DATA SECTION start

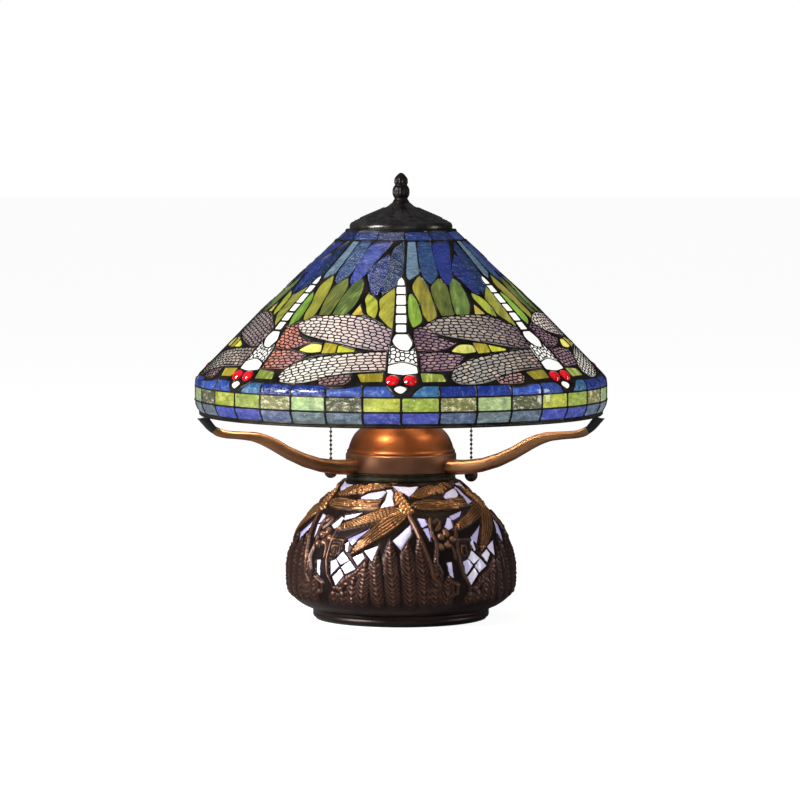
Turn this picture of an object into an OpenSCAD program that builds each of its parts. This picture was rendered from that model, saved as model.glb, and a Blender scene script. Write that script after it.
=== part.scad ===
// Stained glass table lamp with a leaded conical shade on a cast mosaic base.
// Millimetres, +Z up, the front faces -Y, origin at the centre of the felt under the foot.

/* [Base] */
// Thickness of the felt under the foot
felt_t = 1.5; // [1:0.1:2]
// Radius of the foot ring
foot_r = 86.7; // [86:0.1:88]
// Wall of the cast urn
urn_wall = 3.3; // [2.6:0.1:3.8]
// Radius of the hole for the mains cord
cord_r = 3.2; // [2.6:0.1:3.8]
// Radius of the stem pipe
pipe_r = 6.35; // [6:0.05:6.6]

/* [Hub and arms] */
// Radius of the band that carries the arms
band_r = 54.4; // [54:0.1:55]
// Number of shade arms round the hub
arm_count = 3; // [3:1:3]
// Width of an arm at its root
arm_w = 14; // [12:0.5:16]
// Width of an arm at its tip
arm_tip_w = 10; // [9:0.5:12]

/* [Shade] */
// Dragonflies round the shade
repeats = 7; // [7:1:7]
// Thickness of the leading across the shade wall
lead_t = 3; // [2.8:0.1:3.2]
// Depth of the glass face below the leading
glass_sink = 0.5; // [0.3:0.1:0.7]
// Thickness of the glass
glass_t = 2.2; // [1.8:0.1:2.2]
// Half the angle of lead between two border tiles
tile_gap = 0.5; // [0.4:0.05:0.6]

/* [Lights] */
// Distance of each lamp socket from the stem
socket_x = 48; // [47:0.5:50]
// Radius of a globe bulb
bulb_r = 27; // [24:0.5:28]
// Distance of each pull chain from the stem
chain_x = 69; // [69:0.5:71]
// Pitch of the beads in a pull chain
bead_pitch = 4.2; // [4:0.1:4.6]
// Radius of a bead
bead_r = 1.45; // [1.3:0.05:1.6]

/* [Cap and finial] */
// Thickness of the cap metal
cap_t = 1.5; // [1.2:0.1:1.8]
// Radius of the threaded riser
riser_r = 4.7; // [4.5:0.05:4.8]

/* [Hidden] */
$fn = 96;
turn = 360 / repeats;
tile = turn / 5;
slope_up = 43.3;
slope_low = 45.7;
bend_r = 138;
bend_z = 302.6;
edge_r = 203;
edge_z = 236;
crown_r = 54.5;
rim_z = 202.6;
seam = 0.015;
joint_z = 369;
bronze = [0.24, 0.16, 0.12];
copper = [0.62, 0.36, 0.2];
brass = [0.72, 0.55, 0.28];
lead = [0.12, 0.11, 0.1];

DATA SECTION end
DATA SECTION start

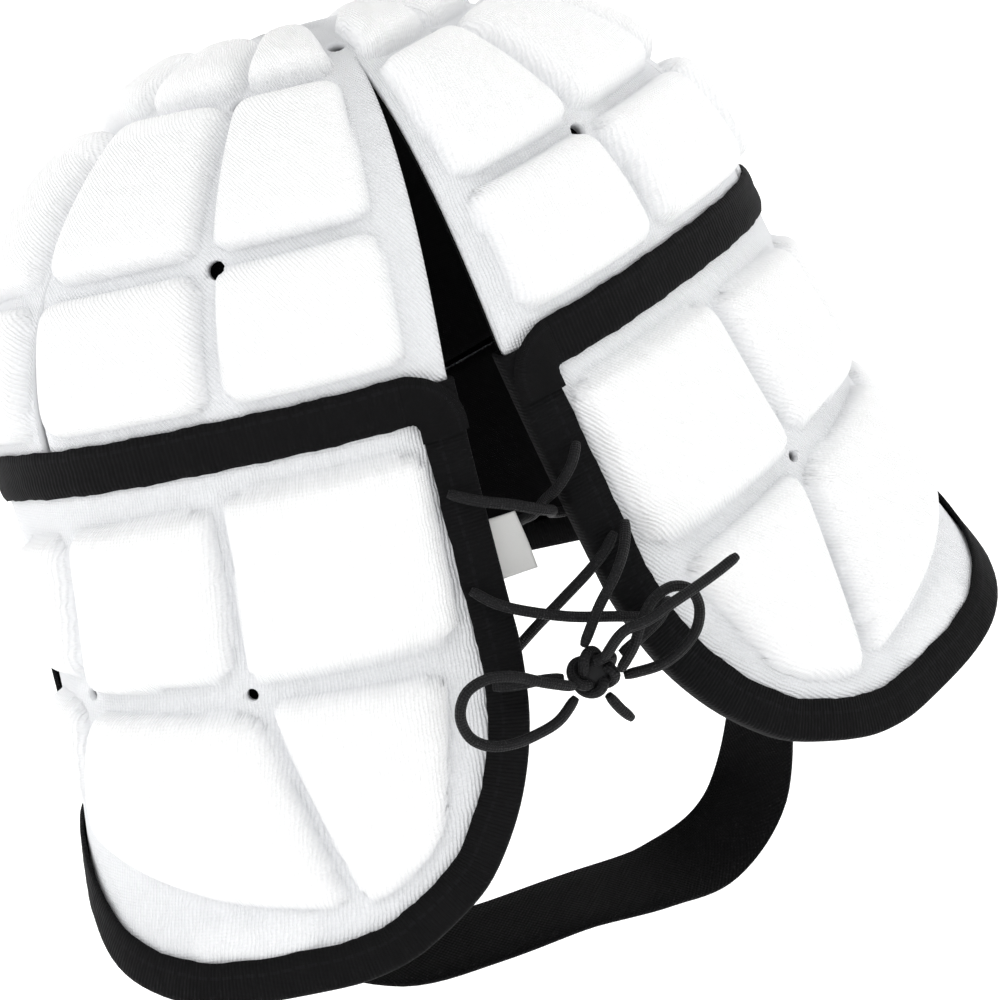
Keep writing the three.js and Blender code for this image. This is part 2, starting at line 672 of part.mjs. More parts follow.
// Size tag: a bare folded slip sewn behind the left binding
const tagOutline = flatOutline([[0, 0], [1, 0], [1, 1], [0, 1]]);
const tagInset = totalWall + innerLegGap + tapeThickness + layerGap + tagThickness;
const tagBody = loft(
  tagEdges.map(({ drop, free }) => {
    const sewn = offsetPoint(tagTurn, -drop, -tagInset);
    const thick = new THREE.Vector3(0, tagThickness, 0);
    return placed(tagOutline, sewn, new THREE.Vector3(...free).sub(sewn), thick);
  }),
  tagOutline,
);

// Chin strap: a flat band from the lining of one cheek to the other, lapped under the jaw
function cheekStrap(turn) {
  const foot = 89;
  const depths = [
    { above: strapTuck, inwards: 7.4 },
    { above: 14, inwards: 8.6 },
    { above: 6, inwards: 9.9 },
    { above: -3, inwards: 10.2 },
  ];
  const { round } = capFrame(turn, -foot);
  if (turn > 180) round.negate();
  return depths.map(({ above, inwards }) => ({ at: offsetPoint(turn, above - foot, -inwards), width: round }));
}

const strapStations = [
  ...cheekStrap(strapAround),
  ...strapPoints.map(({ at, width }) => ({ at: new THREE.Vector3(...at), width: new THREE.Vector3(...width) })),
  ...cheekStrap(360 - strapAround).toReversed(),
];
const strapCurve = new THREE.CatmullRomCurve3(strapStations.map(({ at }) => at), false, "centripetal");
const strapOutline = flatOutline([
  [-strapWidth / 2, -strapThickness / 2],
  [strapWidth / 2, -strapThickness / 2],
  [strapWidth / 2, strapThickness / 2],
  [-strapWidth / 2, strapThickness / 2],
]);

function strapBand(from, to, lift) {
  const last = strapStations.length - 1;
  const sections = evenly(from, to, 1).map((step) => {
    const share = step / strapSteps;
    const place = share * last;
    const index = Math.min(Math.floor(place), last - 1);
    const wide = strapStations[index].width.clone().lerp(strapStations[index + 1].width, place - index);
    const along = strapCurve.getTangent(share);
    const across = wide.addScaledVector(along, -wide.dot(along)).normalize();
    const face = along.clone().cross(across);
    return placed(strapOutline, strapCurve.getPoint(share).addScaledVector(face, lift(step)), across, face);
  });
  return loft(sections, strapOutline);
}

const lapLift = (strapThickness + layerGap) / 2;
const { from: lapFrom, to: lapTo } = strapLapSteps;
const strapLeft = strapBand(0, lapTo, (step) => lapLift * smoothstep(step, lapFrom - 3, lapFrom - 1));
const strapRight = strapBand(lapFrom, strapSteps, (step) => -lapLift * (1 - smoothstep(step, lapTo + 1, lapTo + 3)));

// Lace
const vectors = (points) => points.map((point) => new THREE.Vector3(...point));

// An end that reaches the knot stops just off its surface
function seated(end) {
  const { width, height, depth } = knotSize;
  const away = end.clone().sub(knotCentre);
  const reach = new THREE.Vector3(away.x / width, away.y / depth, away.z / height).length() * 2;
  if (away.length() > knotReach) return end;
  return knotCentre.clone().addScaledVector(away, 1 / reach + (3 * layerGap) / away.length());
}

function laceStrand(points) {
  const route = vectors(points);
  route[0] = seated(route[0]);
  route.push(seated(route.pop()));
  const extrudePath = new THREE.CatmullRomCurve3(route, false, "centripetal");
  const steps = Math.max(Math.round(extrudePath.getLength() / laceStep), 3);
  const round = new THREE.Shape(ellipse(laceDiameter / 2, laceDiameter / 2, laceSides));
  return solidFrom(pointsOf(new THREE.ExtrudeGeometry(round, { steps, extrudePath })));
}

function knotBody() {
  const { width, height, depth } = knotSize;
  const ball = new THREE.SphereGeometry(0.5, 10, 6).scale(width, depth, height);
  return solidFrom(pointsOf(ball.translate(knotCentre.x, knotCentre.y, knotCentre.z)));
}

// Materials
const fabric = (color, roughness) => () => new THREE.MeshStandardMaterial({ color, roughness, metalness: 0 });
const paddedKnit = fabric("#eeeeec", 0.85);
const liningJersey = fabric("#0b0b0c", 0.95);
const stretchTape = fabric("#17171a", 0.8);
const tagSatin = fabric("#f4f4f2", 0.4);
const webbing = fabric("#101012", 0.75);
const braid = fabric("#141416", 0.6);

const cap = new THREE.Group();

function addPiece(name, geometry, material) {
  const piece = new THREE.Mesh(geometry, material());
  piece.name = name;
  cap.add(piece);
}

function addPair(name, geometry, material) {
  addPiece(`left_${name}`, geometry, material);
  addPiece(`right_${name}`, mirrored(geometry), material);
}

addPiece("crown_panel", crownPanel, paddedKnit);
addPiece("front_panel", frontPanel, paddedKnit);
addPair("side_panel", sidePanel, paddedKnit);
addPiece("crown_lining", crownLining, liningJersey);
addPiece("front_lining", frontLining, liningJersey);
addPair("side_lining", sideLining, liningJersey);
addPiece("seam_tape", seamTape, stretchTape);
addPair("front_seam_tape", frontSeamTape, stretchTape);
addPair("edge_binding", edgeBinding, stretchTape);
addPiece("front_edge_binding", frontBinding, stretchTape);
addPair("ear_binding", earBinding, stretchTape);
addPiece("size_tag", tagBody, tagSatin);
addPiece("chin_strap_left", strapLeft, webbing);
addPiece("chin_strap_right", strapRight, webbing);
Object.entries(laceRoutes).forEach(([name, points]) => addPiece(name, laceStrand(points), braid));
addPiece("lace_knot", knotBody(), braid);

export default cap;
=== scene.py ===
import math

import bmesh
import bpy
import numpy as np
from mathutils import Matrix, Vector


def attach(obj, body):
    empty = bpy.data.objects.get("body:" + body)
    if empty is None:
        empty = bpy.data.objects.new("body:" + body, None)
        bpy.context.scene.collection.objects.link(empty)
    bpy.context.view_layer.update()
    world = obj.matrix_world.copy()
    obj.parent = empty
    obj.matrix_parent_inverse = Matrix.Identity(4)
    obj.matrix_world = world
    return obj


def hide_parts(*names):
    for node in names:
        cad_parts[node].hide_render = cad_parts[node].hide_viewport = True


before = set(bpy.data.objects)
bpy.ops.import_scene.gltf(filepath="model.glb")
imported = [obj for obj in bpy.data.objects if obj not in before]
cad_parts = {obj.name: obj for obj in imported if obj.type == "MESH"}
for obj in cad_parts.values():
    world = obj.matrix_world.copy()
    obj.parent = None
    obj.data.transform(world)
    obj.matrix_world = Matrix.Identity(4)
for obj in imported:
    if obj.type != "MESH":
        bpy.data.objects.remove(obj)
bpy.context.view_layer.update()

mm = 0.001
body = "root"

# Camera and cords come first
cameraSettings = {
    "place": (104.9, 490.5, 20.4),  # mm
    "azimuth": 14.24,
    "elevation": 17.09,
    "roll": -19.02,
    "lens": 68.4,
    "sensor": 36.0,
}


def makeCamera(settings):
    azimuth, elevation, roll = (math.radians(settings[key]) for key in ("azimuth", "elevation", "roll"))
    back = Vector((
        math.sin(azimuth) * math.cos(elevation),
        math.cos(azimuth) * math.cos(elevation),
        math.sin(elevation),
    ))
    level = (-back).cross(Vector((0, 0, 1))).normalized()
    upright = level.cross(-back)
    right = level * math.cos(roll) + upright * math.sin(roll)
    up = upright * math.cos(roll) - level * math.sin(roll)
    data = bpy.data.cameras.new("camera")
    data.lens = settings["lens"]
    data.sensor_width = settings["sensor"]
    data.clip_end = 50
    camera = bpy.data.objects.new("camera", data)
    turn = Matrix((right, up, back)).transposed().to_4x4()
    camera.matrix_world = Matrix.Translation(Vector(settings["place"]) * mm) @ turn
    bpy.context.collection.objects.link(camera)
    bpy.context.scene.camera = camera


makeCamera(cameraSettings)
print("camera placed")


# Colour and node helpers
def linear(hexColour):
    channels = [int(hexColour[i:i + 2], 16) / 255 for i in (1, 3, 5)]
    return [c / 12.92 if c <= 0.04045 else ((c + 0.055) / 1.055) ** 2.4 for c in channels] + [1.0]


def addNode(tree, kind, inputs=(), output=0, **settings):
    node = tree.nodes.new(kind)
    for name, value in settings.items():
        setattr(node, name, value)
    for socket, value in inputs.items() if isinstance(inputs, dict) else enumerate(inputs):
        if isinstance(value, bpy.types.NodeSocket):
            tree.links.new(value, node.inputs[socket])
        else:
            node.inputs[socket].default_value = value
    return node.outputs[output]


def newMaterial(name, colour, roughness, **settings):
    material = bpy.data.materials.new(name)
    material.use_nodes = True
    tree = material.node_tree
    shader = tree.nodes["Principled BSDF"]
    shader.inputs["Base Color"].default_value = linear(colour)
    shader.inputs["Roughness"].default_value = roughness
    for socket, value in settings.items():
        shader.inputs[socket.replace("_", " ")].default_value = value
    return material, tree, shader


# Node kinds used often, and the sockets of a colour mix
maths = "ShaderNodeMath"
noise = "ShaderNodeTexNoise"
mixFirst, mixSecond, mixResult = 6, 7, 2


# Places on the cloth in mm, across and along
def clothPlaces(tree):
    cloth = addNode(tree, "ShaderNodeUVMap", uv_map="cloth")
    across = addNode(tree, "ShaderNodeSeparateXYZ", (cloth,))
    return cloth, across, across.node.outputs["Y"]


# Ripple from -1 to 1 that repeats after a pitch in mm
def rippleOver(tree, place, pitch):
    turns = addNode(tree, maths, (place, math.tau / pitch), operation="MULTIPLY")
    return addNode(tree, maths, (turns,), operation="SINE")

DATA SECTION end

### [WORK REQUIRED]
Extract exactly the run of lines beginning at the line with "const cap = new THREE.Group();" and ending at the line with "obj.matrix_world = Matrix.Identity(4)", including both ends and nothing beyond them.

### [WORKED ANSWER]
const cap = new THREE.Group();

function addPiece(name, geometry, material) {
  const piece = new THREE.Mesh(geometry, material());
  piece.name = name;
  cap.add(piece);
}

function addPair(name, geometry, material) {
  addPiece(`left_${name}`, geometry, material);
  addPiece(`right_${name}`, mirrored(geometry), material);
}

addPiece("crown_panel", crownPanel, paddedKnit);
addPiece("front_panel", frontPanel, paddedKnit);
addPair("side_panel", sidePanel, paddedKnit);
addPiece("crown_lining", crownLining, liningJersey);
addPiece("front_lining", frontLining, liningJersey);
addPair("side_lining", sideLining, liningJersey);
addPiece("seam_tape", seamTape, stretchTape);
addPair("front_seam_tape", frontSeamTape, stretchTape);
addPair("edge_binding", edgeBinding, stretchTape);
addPiece("front_edge_binding", frontBinding, stretchTape);
addPair("ear_binding", earBinding, stretchTape);
addPiece("size_tag", tagBody, tagSatin);
addPiece("chin_strap_left", strapLeft, webbing);
addPiece("chin_strap_right", strapRight, webbing);
Object.entries(laceRoutes).forEach(([name, points]) => addPiece(name, laceStrand(points), braid));
addPiece("lace_knot", knotBody(), braid);

export default cap;
=== scene.py ===
import math

import bmesh
import bpy
import numpy as np
from mathutils import Matrix, Vector


def attach(obj, body):
    empty = bpy.data.objects.get("body:" + body)
    if empty is None:
        empty = bpy.data.objects.new("body:" + body, None)
        bpy.context.scene.collection.objects.link(empty)
    bpy.context.view_layer.update()
    world = obj.matrix_world.copy()
    obj.parent = empty
    obj.matrix_parent_inverse = Matrix.Identity(4)
    obj.matrix_world = world
    return obj


def hide_parts(*names):
    for node in names:
        cad_parts[node].hide_render = cad_parts[node].hide_viewport = True


before = set(bpy.data.objects)
bpy.ops.import_scene.gltf(filepath="model.glb")
imported = [obj for obj in bpy.data.objects if obj not in before]
cad_parts = {obj.name: obj for obj in imported if obj.type == "MESH"}
for obj in cad_parts.values():
    world = obj.matrix_world.copy()
    obj.parent = None
    obj.data.transform(world)
    obj.matrix_world = Matrix.Identity(4)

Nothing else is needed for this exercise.